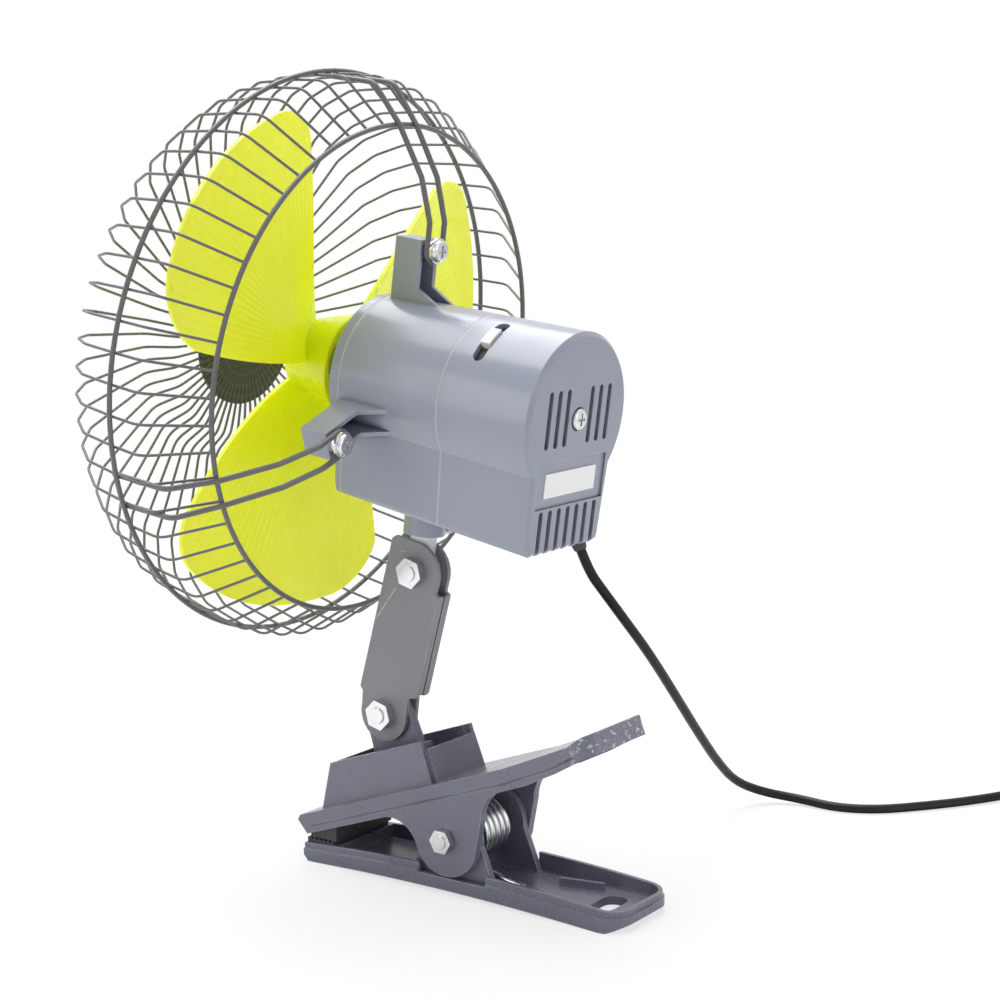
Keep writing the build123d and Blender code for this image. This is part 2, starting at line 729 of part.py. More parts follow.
def arm_outline():
    """The cheek's outline in (v, u), v towards the handles."""
    w = ARM_HALF_WIDTH
    top = ARM_LENGTH
    rear_low = LIP_REAR_LOW
    rear_top = top - LIP_REAR_TOP_DROP
    foot = ARM_FOOT_R
    crown = ARM_TOP_R
    return [
        ThreePointArc((-foot, 0), (0, -foot), (foot, 0)),
        Line((foot, 0), (foot - 1.4, rear_low - 1.8)),
        Line((foot - 1.4, rear_low - 1.8), (w - 0.6, rear_low - 0.6)),
        Line((w - 0.6, rear_low - 0.6), (w, rear_low + 0.5)),
        Line((w, rear_low + 0.5), (w, rear_top - 0.5)),
        Line((w, rear_top - 0.5), (crown, rear_top + 0.2)),
        Line((crown, rear_top + 0.2), (crown, top)),
        ThreePointArc((crown, top), (crown * 0.707, top + crown * 0.707), (0, top + crown)),
        Line((0, top + crown), (1.6 - w, top + crown - 0.9)),
        Line((1.6 - w, top + crown - 0.9), (-w + 0.3, top + crown - 2.2)),
        Line((-w + 0.3, top + crown - 2.2), (-w, LIP_FRONT_LOW)),
        Line((-w, LIP_FRONT_LOW), (-foot - 0.9, LIP_FRONT_LOW - 1.2)),
        Line((-foot - 0.9, LIP_FRONT_LOW - 1.2), (-foot, 0)),
    ]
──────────
TASK STATEMENT: Please return the data above exactly as given.

FINAL RESULT:
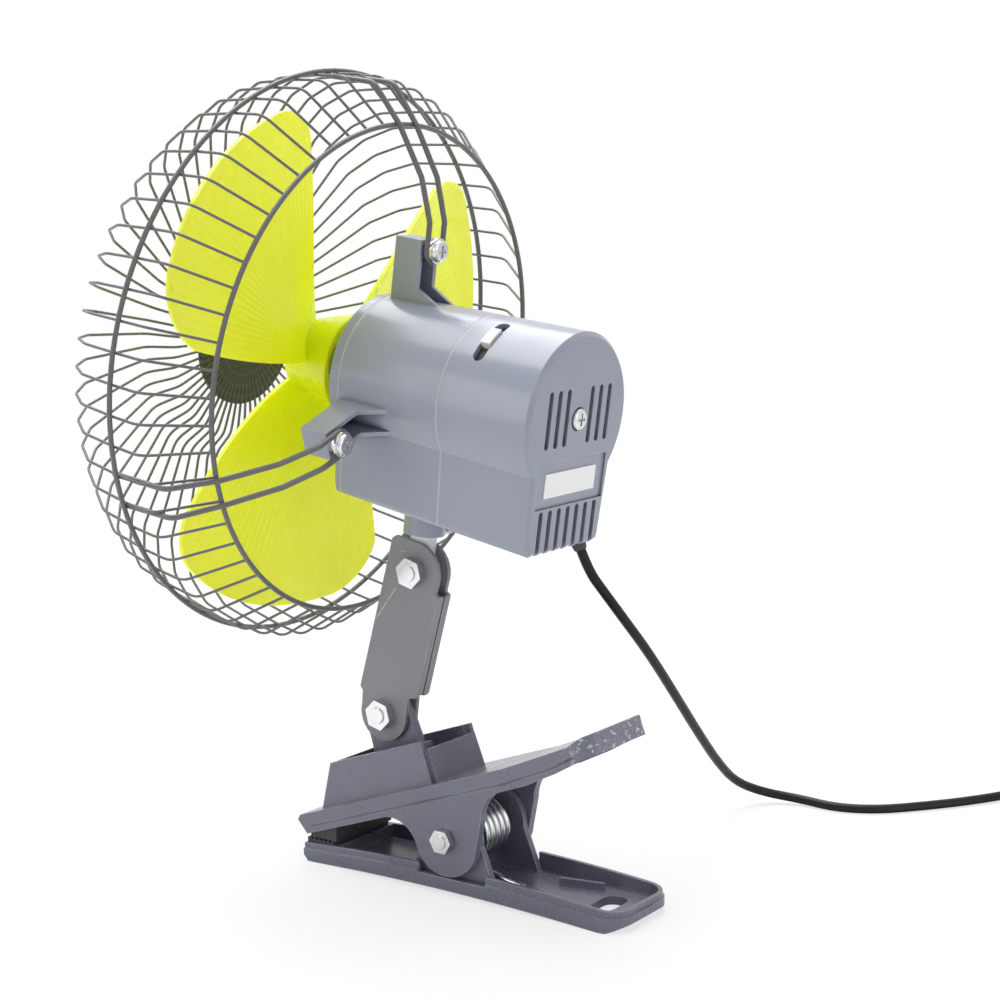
Keep writing the build123d and Blender code for this image. This is part 2, starting at line 729 of part.py. More parts follow.
def arm_outline():
    """The cheek's outline in (v, u), v towards the handles."""
    w = ARM_HALF_WIDTH
    top = ARM_LENGTH
    rear_low = LIP_REAR_LOW
    rear_top = top - LIP_REAR_TOP_DROP
    foot = ARM_FOOT_R
    crown = ARM_TOP_R
    return [
        ThreePointArc((-foot, 0), (0, -foot), (foot, 0)),
        Line((foot, 0), (foot - 1.4, rear_low - 1.8)),
        Line((foot - 1.4, rear_low - 1.8), (w - 0.6, rear_low - 0.6)),
        Line((w - 0.6, rear_low - 0.6), (w, rear_low + 0.5)),
        Line((w, rear_low + 0.5), (w, rear_top - 0.5)),
        Line((w, rear_top - 0.5), (crown, rear_top + 0.2)),
        Line((crown, rear_top + 0.2), (crown, top)),
        ThreePointArc((crown, top), (crown * 0.707, top + crown * 0.707), (0, top + crown)),
        Line((0, top + crown), (1.6 - w, top + crown - 0.9)),
        Line((1.6 - w, top + crown - 0.9), (-w + 0.3, top + crown - 2.2)),
        Line((-w + 0.3, top + crown - 2.2), (-w, LIP_FRONT_LOW)),
        Line((-w, LIP_FRONT_LOW), (-foot - 0.9, LIP_FRONT_LOW - 1.2)),
        Line((-foot - 0.9, LIP_FRONT_LOW - 1.2), (-foot, 0)),
    ]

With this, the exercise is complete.